Compare this to the imperative alternative:
# Imperative style - harder to follow
df = pd.read_csv(StringIO(sales_data))
df['date'] = pd.to_datetime(df['date'])
df['revenue'] = df['quantity'] * df['unit_price']
df['month'] = df['date'].dt.to_period('M')
df_north = df[df['region'] == 'North']
result = df_north.groupby(['month', 'product']).agg(
total_quantity=('quantity', 'sum'),
total_revenue=('revenue', 'sum')
).reset_index()
The chained version is more concise and makes the data flow explicit.
Assign vs. Direct Column Assignment
Both approaches have their place. Here’s a direct comparison:
import pandas as pd
df = pd.DataFrame({
'name': ['Alice', 'Bob', 'Charlie'],
'score': [85, 92, 78]
})
# Direct assignment - modifies in place
df['grade'] = df['score'].apply(lambda x: 'A' if x >= 90 else 'B' if x >= 80 else 'C')
print("After direct assignment:")
print(df)
# Reset for comparison
df = pd.DataFrame({
'name': ['Alice', 'Bob', 'Charlie'],
'score': [85, 92, 78]
})
# Assign - returns new DataFrame
df_graded = df.assign(
grade=lambda x: x['score'].apply(lambda s: 'A' if s >= 90 else 'B' if s >= 80 else 'C')
)
print("\nOriginal df unchanged:")
print(df)
print("\nNew df with grade:")
print(df_graded)
Use direct assignment when:
- You’re doing simple, one-off modifications
- Memory efficiency matters (no copy created)
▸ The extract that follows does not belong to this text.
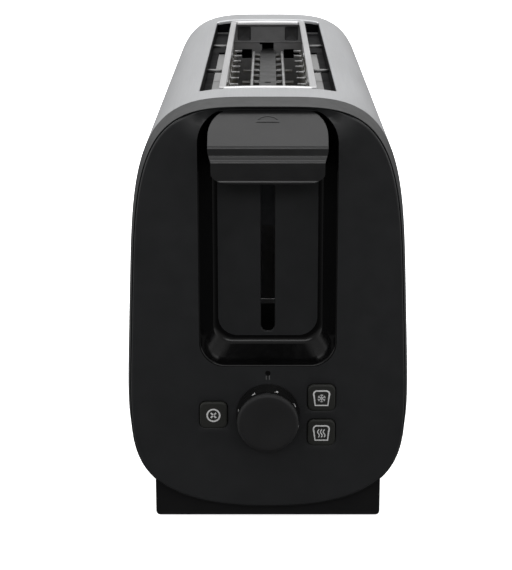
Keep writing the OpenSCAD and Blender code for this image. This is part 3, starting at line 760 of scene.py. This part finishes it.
def make_control_panel():
    """Panel with the lever's recess, whose glossy walls are a piece of their own."""
    shape = Shape()

    def rounding(x, z):
        """Radius of the panel's edge in millimetres, smallest above the lever."""
        return 0.32 + 0.5 * (1.0 if z < MID_Z else smooth((abs(x) - 24 * MM) / (16 * MM)))

    def edge_ring(share, back):
        ring = outline(lambda x, z: taper(z) + LIP_W + PANEL_GAP + share * rounding(x, z) * MM, 0)
        return [Vector((p.x, depth(back * rounding(p.x, p.z)) + min(roll_back(p.x, p.z), 2.2 * MM), p.z))
                for p in ring]

    edge = [outline(lambda x, z: taper(z) + LIP_W + PANEL_GAP, depth(3.0))]
    for i in range(6):
        a = math.radians(90 * i / 5)
        edge.append(edge_ring(1 - math.cos(a), 1 - math.sin(a)))
    edge.append(edge_ring(1.25, 0))
    edge_made = shape.loft(edge)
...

- You’re working interactively in a notebook and want to see changes immediately
Use assign() when:
- Building transformation pipelines
- You need the original DataFrame preserved
- Working in production code where immutability prevents bugs
- Chaining multiple operations together
The overhead of creating a new DataFrame is negligible for most workloads. When in doubt, prefer assign() for its clarity and safety. Reserve direct assignment for exploratory work or performance-critical sections where profiling shows it matters.